When you DO start posting new learning:

  • Never give more than 2 assignments a week. Make them meaty. Give your students a problem to solve or a project to work on that will take them a few days.
  • If you can get your district behind you, agree that ELA will post one day, Social Studies another, Math another, Science and electives on their own days. Students like the routine. They get overwhelmed if every teacher posts a project on the same day.
  • Be predictable: I assign one reading and one writing assignment every Monday, and it’s due the next Sunday. Tuesdays and Thursdays I do a Question of the Day (one is a flipgrid they can respond to with video, and one is a typed answer). Wednesdays I give them an optional video or resource to help with the Monday assignment. Friday I post a recap of the week and a forcast for the next week, plus a helpful tip of some kind. Saturday I post a 3 minute video talking to them about some of our common struggles, or things I’ve had a lot of emails about.
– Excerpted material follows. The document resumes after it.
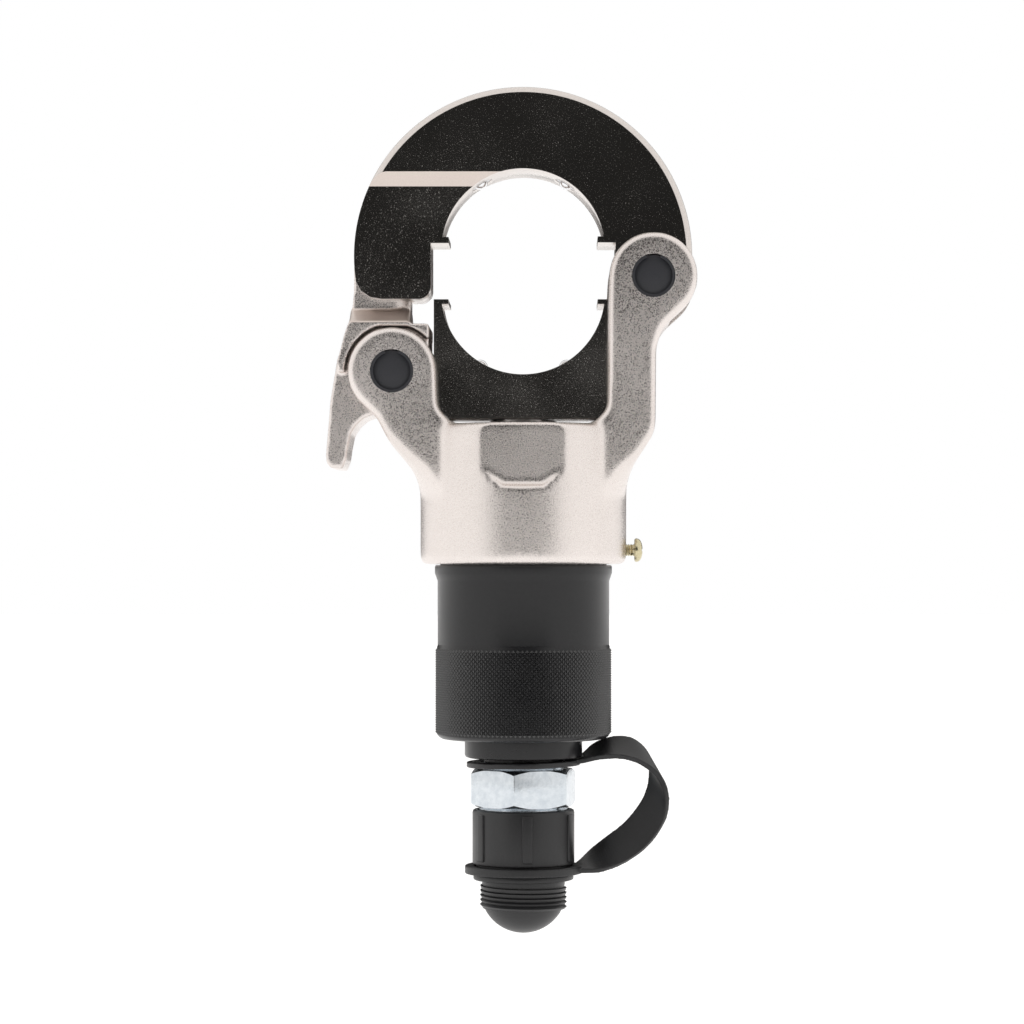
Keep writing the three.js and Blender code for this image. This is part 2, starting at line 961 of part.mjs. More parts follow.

  • Allow choice!! Assign a problem, but allow students to demonstrate learning in their own ways. Write an essay, make a video, create a piece of art, interview your family members, make a TikTok.
  • Keep in mind essential-essential learning goals. Go deep, not wide: This will save you. I teach AP English Language and Composition. In a B&M classroom, I feel obligated to prepare every kid for the test. Right now, that’s not realistic. My job is to keep them writing and reading and communicating with others. If I assign every kid to write an argumentative essay, I have to grade 167 essays, and I need to get it back quick, or they won’t do the next thing I assign. If I INSTEAD assign every kid to make an argument either with video, writing, OR in response to a provided AP argumentative test prompt, I only have to give detailed, AP-level feedback to the students who are actually going to read that feedback. The rest of the class will make videos that I can watch while cooking dinner and make me laugh so hard I cry into my soup, or write heartwrenching blog posts that make me cry real tears and are riveting, start to finish. That’s real communication, and it’s human, and it’s what they need in their lives right now.